Chicago’s Department of Business Affairs and Consumer Protection said in a statement that it is prepared to continue talks with cab owners and operators on ways to reduce the regulations on the industry. But the city agency noted that it also has already taken a series of actions to try to help the bottom lines of owners and operators, including hiking taxi fares by 15%, reducing credit card transaction fees on rides, and reducing the medallion transfer tax by 80%.
“Transportation companies compete for customers, and ultimately it is the consumer who makes the choice,” the city agency said.
The value of Chicago medallions hit a median sales peak of $357,000 in late 2013, just before Uber arrived on the scene in Chicago. In April, one medallion sold for just $35,000, according to city data.
Technical innovation also collapsed in New York cab business where a medallion in 2014 went for $1.3 Million and was sold recently for $250k.
Change Is Inevitable
Developing new structures and methods is difficult. The human tendency is to cling to the Known World. Adventure is for the young – but it inevitably changes Everyone. Elderly people have to learn about smartphones and apps. But State and City governments are amongst the most complacent and unmovable objects on the planet. Rarely does innovation come from within the government structure – that would be rocking the boat and endangering your job and potential pension (which might be gone anyway in the future).
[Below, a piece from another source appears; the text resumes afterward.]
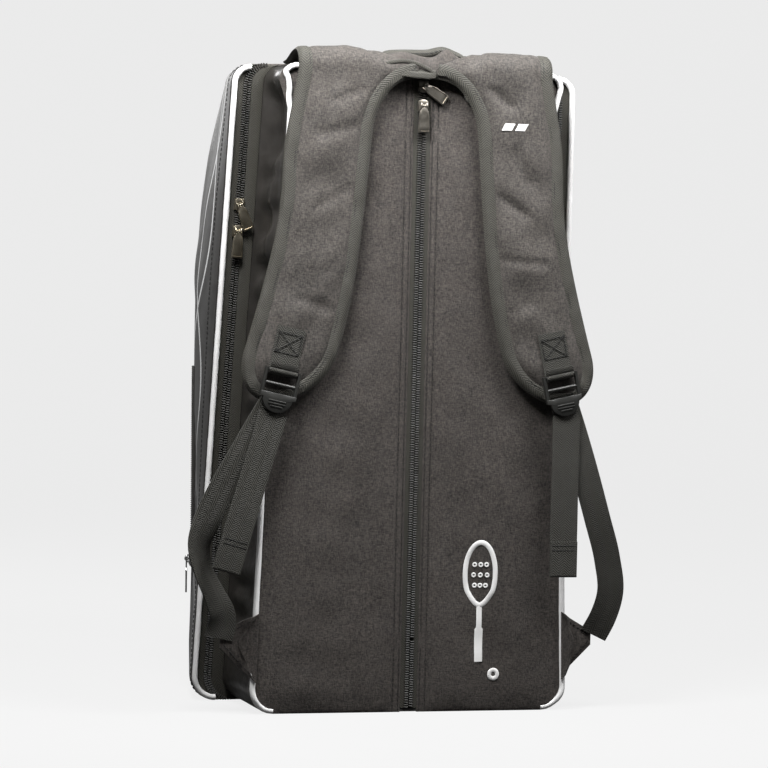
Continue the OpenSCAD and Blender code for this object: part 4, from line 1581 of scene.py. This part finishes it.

I read an article whereby Millenials were embracing Old Time jobs that require skill, a public audience and are tactile. You actually make a product. These jobs – butcher, bartender, bookbinder and more – have a resurgence of interest because they involve humans relating to humans and a physical outcome of a tangible product. A drink, a prepared meat product, a book. Objects that can be created and handed from one human to another human. We have not lost our sense of humanity. And in the ride-sharing world where the Customer gets to rate its drivers (unlike cab companies who have their primary allegiance to a government driven licensing monopoly), the human touch only grows with mobility and opportunity.